# Requirement
Write out each entry again. Keep every word exactly as it is.

JSON records of objects
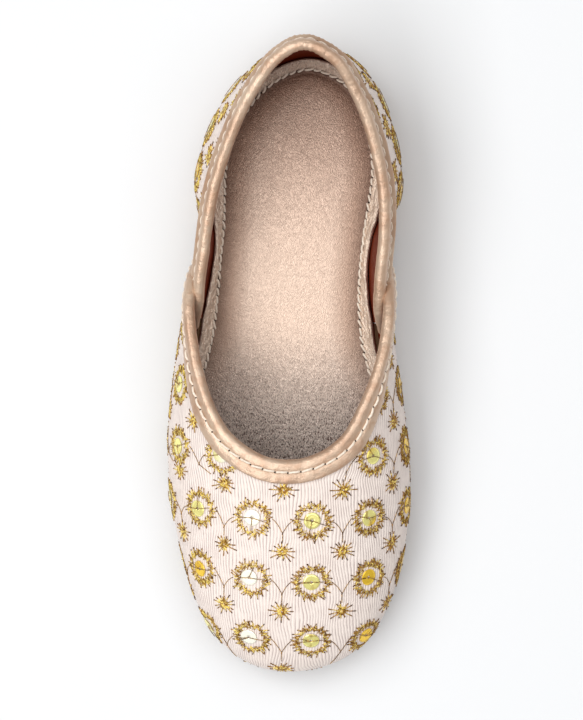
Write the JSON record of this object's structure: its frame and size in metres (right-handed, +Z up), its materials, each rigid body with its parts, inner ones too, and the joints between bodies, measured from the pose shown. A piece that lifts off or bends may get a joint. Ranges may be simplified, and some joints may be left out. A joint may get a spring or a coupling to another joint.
{
  "type": "mojari shoe",
  "caption": "Child's slip-on mojari flat for the right foot: embroidered fabric upper open at the throat, leather bindings, padded insole and a sole with a low heel.",
  "frame": {"origin": "on the floor, under the middle of the shoe's box", "axes": "+Z up, +Y towards the heel, -Y towards the toe, +X towards the side of the big toe"},
  "size_m": [0.0668, 0.1716, 0.052],
  "materials": {
    "fabric": "matte",
    "binding_leather": "satin",
    "footbed": "satin",
    "sole_rubber": "matte"
  },
  "bodies": {
    "root": {"outsole": "sole_rubber", "insole": "footbed", "upper_vamp": "fabric", "upper_quarter": "fabric", "vamp_binding": "binding_leather", "quarter_binding": "binding_leather"}
  },
  "joints": []
}
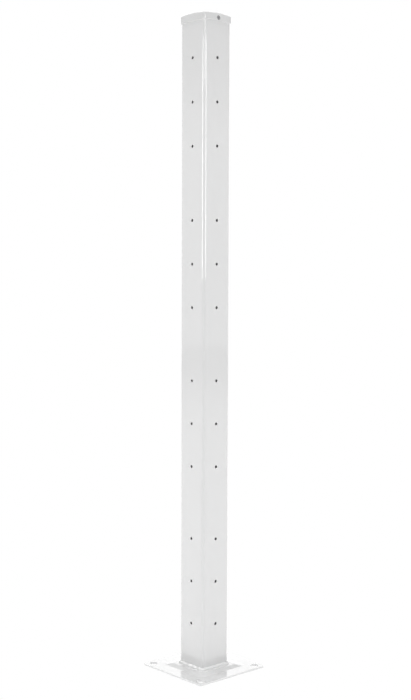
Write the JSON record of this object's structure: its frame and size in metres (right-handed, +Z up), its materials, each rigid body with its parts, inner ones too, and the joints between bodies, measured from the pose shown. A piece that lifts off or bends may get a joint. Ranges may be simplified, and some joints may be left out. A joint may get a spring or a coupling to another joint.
{
  "type": "guard rail post",
  "caption": "Square hollow guard rail post with grouped fixing holes up neighbouring faces, a pressed foot plate with anchor holes, a welded foot and a shallow domed cap.",
  "frame": {"origin": "centre of the underside of the foot plate, on the axis of the tube", "axes": "+Z up the post; the two drilled faces of the tube look along -Y and +X, and the cap's screw is in the +X face"},
  "size_m": [0.15, 0.15, 1.1268],
  "materials": {
    "powder_coat": "glossy white powder coat over steel",
    "cap_coat": "glossy white coat, a shade greyer than the post",
    "zinc_steel": "bare zinc-plated steel"
  },
  "bodies": {
    "root": {"base_plate": "powder_coat", "post_tube": "powder_coat", "weld_bead": "powder_coat", "post_cap": "cap_coat", "cap_screw": "zinc_steel"}
  },
  "joints": []
}
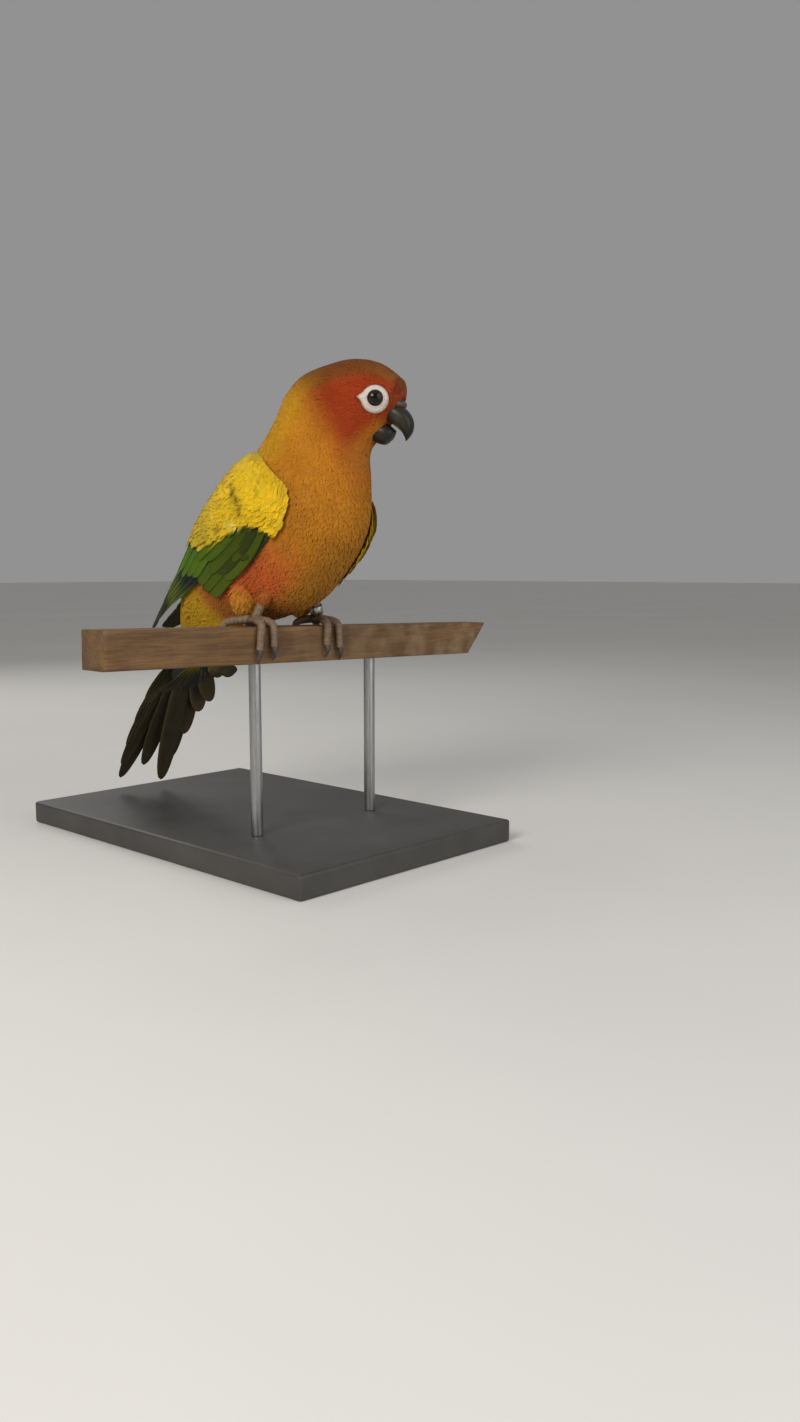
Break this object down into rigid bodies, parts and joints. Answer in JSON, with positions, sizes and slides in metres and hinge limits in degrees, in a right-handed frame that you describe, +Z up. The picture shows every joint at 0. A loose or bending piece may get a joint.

# Answer for the task
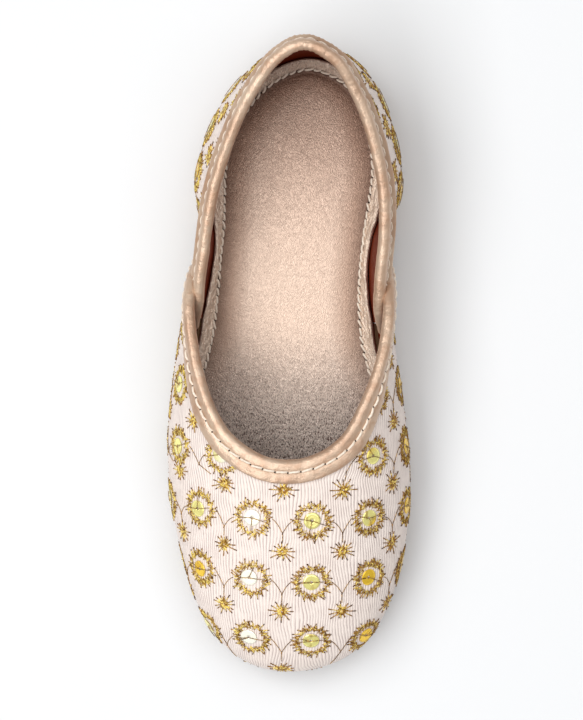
Write the JSON record of this object's structure: its frame and size in metres (right-handed, +Z up), its materials, each rigid body with its parts, inner ones too, and the joints between bodies, measured from the pose shown. A piece that lifts off or bends may get a joint. Ranges may be simplified, and some joints may be left out. A joint may get a spring or a coupling to another joint.
{
  "type": "mojari shoe",
  "caption": "Child's slip-on mojari flat for the right foot: embroidered fabric upper open at the throat, leather bindings, padded insole and a sole with a low heel.",
  "frame": {"origin": "on the floor, under the middle of the shoe's box", "axes": "+Z up, +Y towards the heel, -Y towards the toe, +X towards the side of the big toe"},
  "size_m": [0.0668, 0.1716, 0.052],
  "materials": {
    "fabric": "matte",
    "binding_leather": "satin",
    "footbed": "satin",
    "sole_rubber": "matte"
  },
  "bodies": {
    "root": {"outsole": "sole_rubber", "insole": "footbed", "upper_vamp": "fabric", "upper_quarter": "fabric", "vamp_binding": "binding_leather", "quarter_binding": "binding_leather"}
  },
  "joints": []
}
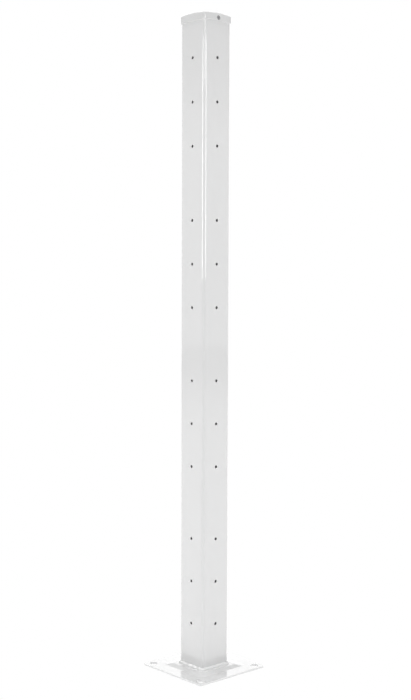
Write the JSON record of this object's structure: its frame and size in metres (right-handed, +Z up), its materials, each rigid body with its parts, inner ones too, and the joints between bodies, measured from the pose shown. A piece that lifts off or bends may get a joint. Ranges may be simplified, and some joints may be left out. A joint may get a spring or a coupling to another joint.
{
  "type": "guard rail post",
  "caption": "Square hollow guard rail post with grouped fixing holes up neighbouring faces, a pressed foot plate with anchor holes, a welded foot and a shallow domed cap.",
  "frame": {"origin": "centre of the underside of the foot plate, on the axis of the tube", "axes": "+Z up the post; the two drilled faces of the tube look along -Y and +X, and the cap's screw is in the +X face"},
  "size_m": [0.15, 0.15, 1.1268],
  "materials": {
    "powder_coat": "glossy white powder coat over steel",
    "cap_coat": "glossy white coat, a shade greyer than the post",
    "zinc_steel": "bare zinc-plated steel"
  },
  "bodies": {
    "root": {"base_plate": "powder_coat", "post_tube": "powder_coat", "weld_bead": "powder_coat", "post_cap": "cap_coat", "cap_screw": "zinc_steel"}
  },
  "joints": []
}
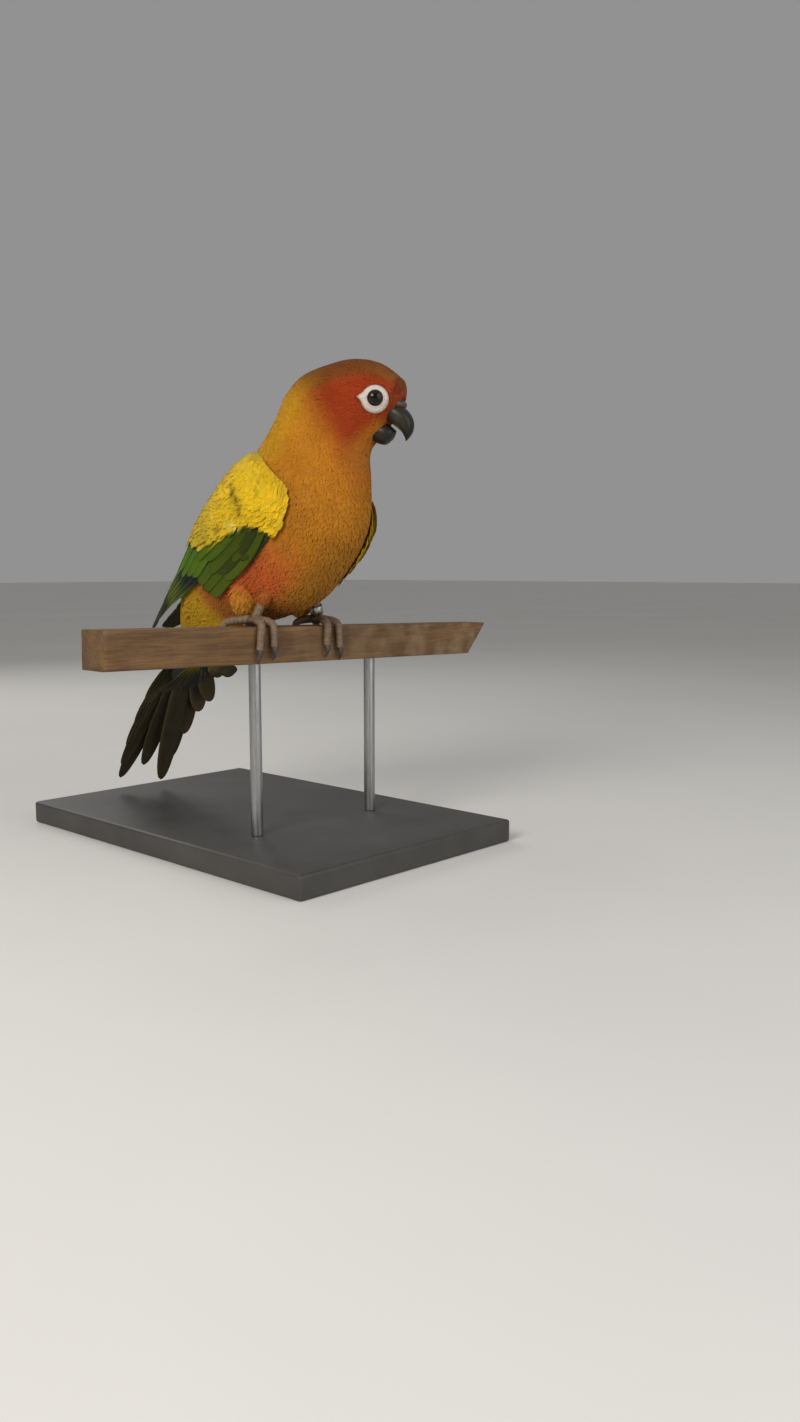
Break this object down into rigid bodies, parts and joints. Answer in JSON, with positions, sizes and slides in metres and hinge limits in degrees, in a right-handed frame that you describe, +Z up. The picture shows every joint at 0. A loose or bending piece may get a joint.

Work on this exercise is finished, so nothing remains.